How Togo’s business boom became a breeding ground for shell firms

Registering a company online in a matter of hours for a few thousand CFA francs is no administrative marvel. When thousands of such entities emerge without actual employees, physical offices, or clear operational purposes, they are not engines of growth. They are empty vessels—legal fictions designed to obscure the identities of their true owners.

In a climate of opaque governance, this exponential rise in SARL registrations follows a clear pattern: the use of shell companies as front organizations for individuals in politics or business to conceal illicit financial flows. These entities act as smokescreens, fragmenting transactions and masking the origins of funds.

Why 200 million dollars from the World Bank may never reach Togo’s infrastructure

The timing of this surge in company registrations becomes even more revealing when viewed alongside Lomé’s international financial agenda. The World Bank recently approved a $200 million loan to fund the Programme d’amélioration des services logistiques et de transport dans le Grand Lomé—a project aimed at modernizing the city’s logistics and transport infrastructure.

To divert such a substantial sum without triggering scrutiny from international auditors, a single large company would be too risky—it would draw immediate attention.

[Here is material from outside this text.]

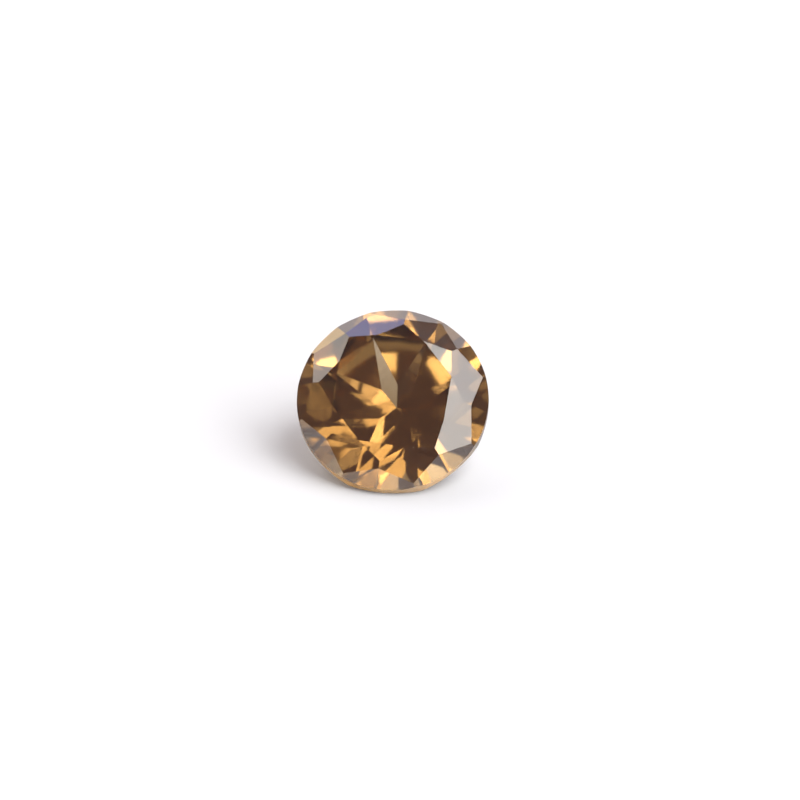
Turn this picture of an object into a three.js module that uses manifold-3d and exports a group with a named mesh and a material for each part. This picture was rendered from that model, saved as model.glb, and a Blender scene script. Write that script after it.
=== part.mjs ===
// A round brilliant-cut brown zircon, loose, lying on one facet of its pavilion.
// Millimetres, +Z up. The origin is on the surface that the stone lies on, under the middle of its bounding box.
import * as THREE from "three";
import { mergeVertices } from "three/addons/utils/BufferGeometryUtils.js";
import Module from "manifold-3d";

const wasm = await Module();
wasm.setup();

// Driving dimensions, in the stone's own frame: its axis is Z, and Z = 0 is the upper edge of the girdle.
const FOLD = 8; // the facets repeat eight times round the axis
const GIRDLE_DIAMETER = 6.5;
const GIRDLE_THICKNESS = 0.31; // where an upper and a lower half meet it at their middles
const GIRDLE_SIDES = 96; // so many flats round the girdle that it reads as round

// The crown, above the girdle
const TABLE_DIAMETER = 4.15; // from corner to corner of the octagon
const CROWN_HEIGHT = 0.91;
const STAR_TIP_DIAMETER = 5.2;
const STAR_TIP_HEIGHT = 0.726;
const KITE_TIP_DIAMETER = 6.29;
const KITE_TIP_HEIGHT = 0.17;

// The pavilion, below the girdle
const PAVILION_DEPTH = 2.756;
const PAVILION_DIAMETER = 7.046; // where the mains, carried on, would reach the lower edge of the girdle
const PAVILION_TURN = 4.35; // degrees that the pavilion is turned from the crown above it
const LOWER_HALF_LENGTH = 0.773; // share of the way from the girdle to the culet
const MAIN_TIP_DIAMETER = 4.95; // where two lower halves close off a main
const CULET_OFF_X = 0.07; // the culet of a hand-cut stone is a little off the axis
const CULET_OFF_Y = -0.105;

// How it lies
const RESTING_EIGHTH = 4; // its first lower half is down, counted clockwise from above the table
const FRONT_TURN = 103.7; // degrees round the upright that bring the table's side to the front

const COLOUR = 0x8a5a2e;

const RADIUS = GIRDLE_DIAMETER / 2;
const STEP = (2 * Math.PI) / FOLD;
const HEART = new THREE.Vector3(0, 0, -PAVILION_DEPTH / 4); // a point well inside, which every facet faces away from
const CULET = new THREE.Vector3(CULET_OFF_X, CULET_OFF_Y, -GIRDLE_THICKNESS - PAVILION_DEPTH);
const UP = new THREE.Vector3(0, 0, 1);
const DOWN = new THREE.Vector3(0, 0, -1);

// A meeting point of facets, from its diameter on the stone, its angle round the axis and its height.
function meet(diameter, angle, height) {
  const radius = diameter / 2;
  return new THREE.Vector3(radius * Math.cos(angle), radius * Math.sin(angle), height);
}

// The plane of a facet through three meeting points, facing out of the stone.
function facetThrough(a, b, c) {
  const plane = new THREE.Plane().setFromCoplanarPoints(a, b, c);
  return plane.distanceToPoint(HEART) < 0 ? plane : plane.negate();
}

// The direction along the girdle at an angle, which a main or a kite is level with.
function alongGirdle(angle) {
  return new THREE.Vector3(-Math.sin(angle), Math.cos(angle), 0);
}

// The crown: the table, then for each eighth a kite, a star and the two upper halves beside it.
function crownFacets() {
  const planes = [new THREE.Plane(UP.clone(), -CROWN_HEIGHT)];
  for (let i = 0; i < FOLD; i++) {
    const kite = -i * STEP;
    const nextKite = kite - STEP;
    const star = kite - STEP / 2;
    const corner = meet(TABLE_DIAMETER, kite, CROWN_HEIGHT);
    const nextCorner = meet(TABLE_DIAMETER, nextKite, CROWN_HEIGHT);
    const starTip = meet(STAR_TIP_DIAMETER, star, STAR_TIP_HEIGHT);
    const kiteTip = meet(KITE_TIP_DIAMETER, kite, KITE_TIP_HEIGHT);
    planes.push(facetThrough(corner, kiteTip, kiteTip.clone().add(alongGirdle(kite))));
    planes.push(facetThrough(corner, nextCorner, starTip));
    for (const side of [kite, nextKite]) {
      const tip = meet(KITE_TIP_DIAMETER, side, KITE_TIP_HEIGHT);
      const foot = meet(GIRDLE_DIAMETER, (side + star) / 2, 0);
      planes.push(facetThrough(starTip, tip, foot));
    }
  }
  return planes;
}

// A main of the pavilion, from the culet up towards the girdle.
function mainFacet(i) {
  const angle = THREE.MathUtils.degToRad(PAVILION_TURN) - i * STEP;
  const foot = meet(PAVILION_DIAMETER, angle, -GIRDLE_THICKNESS);
  const plane = facetThrough(CULET, foot, foot.clone().add(alongGirdle(angle)));
  const tip = CULET.clone().lerp(foot, MAIN_TIP_DIAMETER / PAVILION_DIAMETER);
  return { angle, plane, tip };
}

// The two lower halves between a main and the next one, the half beside the first main first.
function lowerHalves(i) {
  const main = mainFacet(i);
  const next = mainFacet(i + 1);
  const between = main.angle - STEP / 2;
  const ridge = new THREE.Vector3().crossVectors(main.plane.normal, next.plane.normal);
  ridge.multiplyScalar(Math.sign(ridge.z) / Math.hypot(ridge.x, ridge.y));
  const fork = CULET.clone().addScaledVector(ridge, (1 - LOWER_HALF_LENGTH) * RADIUS);
  return [main, next].map((side) => {
    const foot = meet(GIRDLE_DIAMETER, (side.angle + between) / 2, -GIRDLE_THICKNESS);
    return facetThrough(fork, side.tip, foot);
  });
}

// The pavilion: for each eighth a main and the two lower halves between it and the next main.
function pavilionFacets() {
  const planes = [];
  for (let i = 0; i < FOLD; i++) {
    planes.push(mainFacet(i).plane, ...lowerHalves(i));
  }
  return planes;
}

// A closed geometry as a solid, its corners merged.
function solidOf(geometry) {
  const bare = geometry.clone();
  bare.deleteAttribute("normal");
  bare.deleteAttribute("uv");
  const merged = mergeVertices(bare);
  const vertProperties = Float32Array.from(merged.attributes.position.array);
  const triVerts = Uint32Array.from(merged.index.array);
  return new wasm.Manifold(new wasm.Mesh({ numProp: 3, vertProperties, triVerts }));
}

// The round preform that the facets are ground on: a short cylinder that reaches past the table and the culet.
function preform() {
  const top = CROWN_HEIGHT + 1;
  const bottom = CULET.z - 1;
  const blank = new THREE.CylinderGeometry(RADIUS, RADIUS, top - bottom, GIRDLE_SIDES);
  blank.rotateX(Math.PI / 2);
  blank.translate(0, 0, (top + bottom) / 2);
  return solidOf(blank);
}

// Grinds one facet: takes away all that lies outside its plane.
function grind(stone, plane) {
  const size = 4 * GIRDLE_DIAMETER;
  const lap = new THREE.BoxGeometry(size, size, size);
  lap.translate(0, 0, size / 2);
  lap.applyQuaternion(new THREE.Quaternion().setFromUnitVectors(UP, plane.normal));
  const touch = plane.normal.clone().multiplyScalar(-plane.constant);
  lap.translate(touch.x, touch.y, touch.z);
  return stone.subtract(solidOf(lap));
}

// A solid as a three.js geometry with flat facets.
function geometryOf(solid) {
  const mesh = solid.getMesh();
  const geometry = new THREE.BufferGeometry();
  geometry.setAttribute("position", new THREE.BufferAttribute(mesh.vertProperties, mesh.numProp));
  geometry.setIndex(new THREE.BufferAttribute(mesh.triVerts, 1));
  const flat = geometry.toNonIndexed();
  flat.computeVertexNormals();
  return flat;
}

// The cut stone, laid down on its resting facet and turned to its front.
function roundCutZircon() {
  const facets = [...crownFacets(), ...pavilionFacets()];
  const cut = facets.reduce(grind, preform());
  const [restingHalf] = lowerHalves(RESTING_EIGHTH);
  const material = new THREE.MeshStandardMaterial({ color: COLOUR, roughness: 0.05, metalness: 0 });
  const stone = new THREE.Mesh(geometryOf(cut), material);
  stone.name = "round_cut_zircon";
  stone.quaternion.setFromUnitVectors(restingHalf.normal, DOWN);
  stone.rotateOnWorldAxis(UP, THREE.MathUtils.degToRad(FRONT_TURN));
  const box = new THREE.Box3().setFromObject(stone, true);
  const middle = box.getCenter(new THREE.Vector3());
  stone.position.set(-middle.x, -middle.y, -box.min.z);
  return stone;
}

const group = new THREE.Group();
group.add(roundCutZircon());
export default group;
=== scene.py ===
import math
import bmesh
import bpy
from mathutils import Matrix, Vector


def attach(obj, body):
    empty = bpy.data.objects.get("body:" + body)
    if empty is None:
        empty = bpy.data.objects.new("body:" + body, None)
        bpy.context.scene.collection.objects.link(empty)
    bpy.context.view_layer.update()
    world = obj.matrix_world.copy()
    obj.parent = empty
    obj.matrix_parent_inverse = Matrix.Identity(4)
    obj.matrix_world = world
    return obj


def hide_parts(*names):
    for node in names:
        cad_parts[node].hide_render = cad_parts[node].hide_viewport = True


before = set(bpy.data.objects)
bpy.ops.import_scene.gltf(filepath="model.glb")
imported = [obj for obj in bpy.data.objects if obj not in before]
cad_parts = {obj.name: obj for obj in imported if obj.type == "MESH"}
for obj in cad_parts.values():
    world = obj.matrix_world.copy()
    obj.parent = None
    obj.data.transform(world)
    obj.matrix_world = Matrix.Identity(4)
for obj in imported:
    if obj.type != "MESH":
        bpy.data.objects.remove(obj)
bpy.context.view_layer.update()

# The stone: one round brilliant-cut zircon, ground on a lap from a rough crystal and polished facet by facet.
# It is made from the solid's own mesh: the loose triangles are merged into whole facets, the junctions get
# the hair-fine rounding that a polished stone has, and the girdle is left as it was bruted, satin.
WELD = 0.000002
FLAT_WITHIN = math.radians(0.2)
JUNCTION_ROUNDING = 0.000015
GIRDLE_LEAN = 0.05

bpy.ops.object.select_all(action="DESELECT")
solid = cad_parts["round_cut_zircon"]
stone = bpy.data.objects.new("cut_stone", solid.data.copy())
bpy.context.collection.objects.link(stone)
stone.matrix_world = solid.matrix_world
bpy.context.view_layer.objects.active = stone
stone.select_set(True)
bpy.ops.object.transform_apply(location=True, rotation=True, scale=True)

bpy.ops.object.mode_set(mode="EDIT")
bpy.ops.mesh.select_all(action="SELECT")
bpy.ops.mesh.remove_doubles(threshold=WELD)
bpy.ops.mesh.dissolve_limited(angle_limit=FLAT_WITHIN)
bpy.ops.object.mode_set(mode="OBJECT")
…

Instead, a network of shell companies offers the perfect cover:

  • Contract fragmentation: Large-scale infrastructure projects can be broken down into hundreds of smaller subcontracts—feasibility studies with no real deliverables, fake material deliveries, or unnecessary IT consultations.
  • Legal camouflage: By awarding contracts to dozens of shell companies managed by straw owners or complicit law firms, the true beneficiaries of embezzlement vanish from financial oversight systems.
  • Financial atomization: Receiving $100,000 across 500 different bank accounts tied to “legally registered” businesses is the most effective way to launder the $200 million without activating anti-money laundering alerts.

A dangerous illusion: when economic statistics mask financial crime

Celebrating the creation of 8,000 businesses as a sign of economic health is disingenuous if the government lacks both the capacity and the commitment to verify their economic substance. If these companies exist only to infiltrate public procurement and siphon off international aid, then Togo is not generating wealth—it is refining its financial plumbing.

As official reports praise Lomé’s improved business environment, the $200 million from the World Bank may never fund the promised infrastructure upgrades. Instead, it could vanish into the maze of shell companies, while the illusion of progress continues to dominate the narrative.